2018/07/02

Na rota do Flamenco (4)

Reservámos para o fim do nosso curto périplo, a cidade de S. Fernando, vizinha de Cádiz, a capital da província do mesmo nome.
Situada à entrada do istmo, sobre o qual foi edificado o porto mais importante da Andaluzia, San Fernando - também conhecida por "La Isla" - é uma densa urbe de 97.000 habitantes, limitada a sul por uma extensa área de salinas e braços do mar, que é atravessada pelo Caño, o rio da cidade. 
Falar de Cádiz e de S. Fernando, é falar de duas das mais emblemáticas cidades flamencas de Andaluzia. De Cádiz partiram (e chegaram) as conhecidas cantigas de "ida e volta", que haveriam de influenciar os "cantes aflamencados", de origem hispano-americana: as "guajiras", as "colombianas", as "habaneras", as "milongas", as "vidalitas" e as "rumbas".
Entre os flamencos notáveis, nascidos nesta província, destaque para Manuel de Falla (compositor) Paco de Lucia (guitarrista), Sara Baras (bailaora), os "cantaores" Niña Pastori, José Llerena Ramos "El Chato" e, o maior de todos, Camarón de La Isla.
José Monje Cruz, El Camarón (1950-1992) é hoje o maior legado do Flamenco na cidade. Logo à entrada, na Praça Juan Vargas, deparamos com o monumento em sua honra, uma estátua em bronze, da autoria de Antonio Mota, fundida em 1992 e recentemente decorada com letras garrafais vermelhas, por ocasião do 25º aniversário da sua morte. O departamento de turismo criou, inclusive, um trajecto (La ruta de Camarón de La Isla), assinalado no mapa da cidade: inclui a "Casa-Museu", situada na Calle Carmén, onde nasceu e viveu o cantor; a mítica "Venta de Vargas", a "peña" flamenca onde Camarón começou a cantar aos oito anos de idade; o monumento referido; a "Fragua de Camarón", onde ele aprendeu a profissão de ferreiro; o "Mausoléu de Camarón", situado no cemitério da cidade e a "Peña de Camarón", lugar tradicional do "cante". A marca "Camarón" é, de resto, visível na maior parte dos estabelecimentos e lojas de "souvenirs", desde os artefactos mais simples aos mais elaborados (canecas, cachecóis, t-shirts, porta-chaves, estatuetas, bustos, reproduções do mausoléu...).
Porque era sábado e a "siesta" é sagrada, tivemos de aguardar pelas cinco da tarde, para visitar a Casa-Museu, ex-libris da "ruta Camarón". Trata-se de uma casa renovada, construída sobre as ruínas do pátio, onde a família do cantor viveu com mais seis famílias, em divisões minúsculas, dispondo apenas de uma cozinha e lavabos comuns, num dos bairros mais pobres da cidade.
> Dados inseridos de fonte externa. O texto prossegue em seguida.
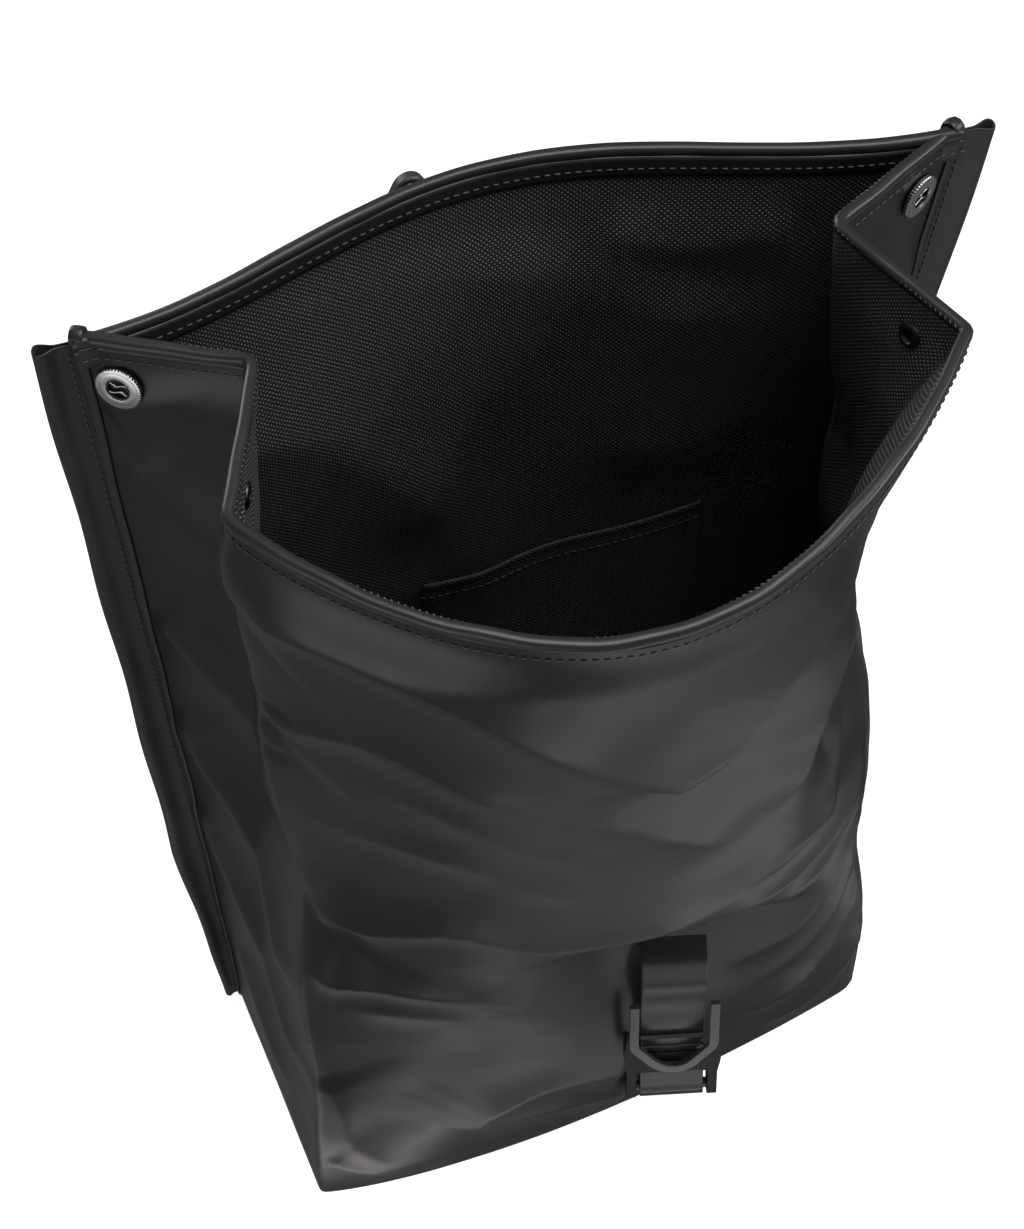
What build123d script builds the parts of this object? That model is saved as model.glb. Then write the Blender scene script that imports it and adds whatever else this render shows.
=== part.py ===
from build123d import *
import math
import os

os.makedirs("parts", exist_ok=True)

# A soft roll-top backpack standing unrolled and open on its base. Millimetres.
# X runs along the width, -Y is the front, +Z is up. The origin is the middle of the base on the floor.

# Driving dimensions of the bag
BASE_W = 285.0
BASE_D = 118.0
HEIGHT = 500.0
SHELL_T = 2.0        # coated outer fabric
LINING_T = 1.0
PLY_GAP = 0.4        # air between plies
HEM_H = 5.0          # rolled bead along the rim
HEM_PROUD = 0.8      # how far the bead stands out of the shell

# Plan corners at the rim: the slack bag twists a little as it opens
RIM = {
    "FL": (-134.0, -36.0),
    "FR": (128.0, -60.0),
    "GR": (109.0, 2.0),
    "BR": (171.0, 27.0),
    "BL": (-157.0, 56.0),
    "GL": (-104.0, 23.0),
}
# The same corners at the base, where the gusset folds have faded out
BASE = {
    "FL": (-BASE_W / 2, -BASE_D / 2),
    "FR": (BASE_W / 2, -BASE_D / 2),
    "GR": (BASE_W / 2, 0.0),
    "BR": (BASE_W / 2, BASE_D / 2),
    "BL": (-BASE_W / 2, BASE_D / 2),
    "GL": (-BASE_W / 2, 0.0),
}
# Height and forward bow of the front panel: a slumped crease just above the strap, then a full bow
FRONT_BOW = [(0.0, 15.0), (135.0, -12.0), (165.0, 20.0), (270.0, 32.0), (385.0, 58.0), (HEIGHT, 90.0)]
BACK_BOW = 37.0      # backward bow of the back rim
FRONT_N = 10         # flats along the front and back
BACK_N = 10

# Wings: the back seams stand out of the sides as flat folded flanges
WING_W = 13.0
WING_W_BASE = 6.0
WING_FULL_Z = 150.0  # height where a wing reaches its full width
WING_T = 4.4
SEAM_GAP = 0.6
BINDING_W = 4.5
BINDING_T = 1.0
FLOOR_GAP = 1.0      # trim that stops just above the floor

# Base stack
BOARD_T = 3.0
BASE_LEAN = 1.6      # the walls lean in by this much over the base stack

# Slip pocket on the back lining
POCKET_X = (-35.0, 90.0)
POCKET_Z = (120.0, 285.0)
POCKET_GAP = 9.0
POCKET_T = 1.0

# Snap fasteners on the gussets
SNAP_R = 8.5
SNAP_H = 3.0
SNAP_GAP = 0.6       # the gusset twists a little under the flat snaps
SNAP_HOLE_R = 2.9
SNAP_DROP = 22.0     # below the rim
SNAP_REACH = 43.0    # from the gusset fold
STUD_R = 2.6
STUD_H = 2.4
STUD_BASE_T = 1.2
CAP_R = 4.8
CAP_T = 1.4
EYELET_DEPTH = 0.8

# Front strap and hook, in the strap's own plane
STRAP_W = 30.0
STRAP_T = 2.4
BAR_AT = (27.4, -82.6, 28.8)     # middle of the hook's bar
STRAP_L = 96.0       # from the bar to the line where the strap flexes
STRAP_YAW = 19.4     # the strap hangs turned to the left
STRAP_TILT = 15.1    # and leans back towards the crease it is sewn under
BAR_R = 2.5
RUN_FIT = 0.06       # radial clearance of a loop on its bar
LOOP_R = 5.0
DOUBLED = 36.0       # length of the doubled end above the bar
FLEX_GAP = 2.6       # from the line where a strap flexes to the tab that is sewn on
STRAP_TAB_L = 10.0
HOOK_W = 41.0
HOOK_BAR = 3.6
HOOK_T = 3.0
HOOK_LIFT = 6.8      # back of the hook above the strap's middle plane
HOOK_LOW = 18.0      # lowest edge of the hook above the bar
HOOK_ELBOW = 37.0
HOOK_TIP = 65.0
HOOK_BEND_R = 6.0
HOOK_BOSS_W = 10.0
HOOK_BOSS_H = 5.0
PLATE_W = 43.0
PLATE_T = 2.0
PLATE_LOW = 14.5
PLATE_TOP = 28.0
LEG_W = 5.0
LEG_LOW = -3.2
LEG_BACK = -2.0
EAR_W = 2.4
EAR_TOP = 42.0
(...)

Acontece que a casa estava fechada (!?). No posto de turismo da cidade, uma simpática funcionária, informou-nos que, com a crise, o "ayuntamento" não tinha dinheiro para destacar uma pessoa a tempo-inteiro para a função, pelo que o Museu só abria em dias de festa ou nos meses de Verão, durante os festivais de Flamenco. Depois de nos contar a história da família do cantor, cujos descendentes continuam a habitar a cidade, aconselhou-nos a visitar a igreja matriz, um austero local de culto, onde, de acordo com a "lenda", o cantor ia rezar junto do nazareno vestido de roxo à esquerda da porta principal. Lá fomos, não sem antes termos preenchido o livro de reclamações do posto de turismo, na esperança de poder visitar a Casa-Museu numa próxima excursão a bela cidade de S. Fernando.
A recompensa surgiria em Sevilha, dois dias mais tarde, quando assistimos ao documentário "Camarón: flamenco y revolución", uma longa-metragem de Alexis Morante, com guião de Raúl Santos, narrada por Juan Diego, conhecido actor sevilhano. O filme, realizado em 2017, foi este ano apresentado no festival de Málaga, tendo aí recebido os maiores elogios. Nele se conta a atribulada e fascinante vida do cantor, da qual não são omitidos os aspectos mais dramáticos (dependência de drogas e a ruptura com Paco de Lucia), num estilo moderno e inovador, onde o "flash-back" e as sequências de animação, alternam com imagens de arquivo, nem sempre em ordem cronológica, mas certamente fiéis ao homem que foi El Camarón, por muitos considerado o maior "cantaor" da história do Flamenco.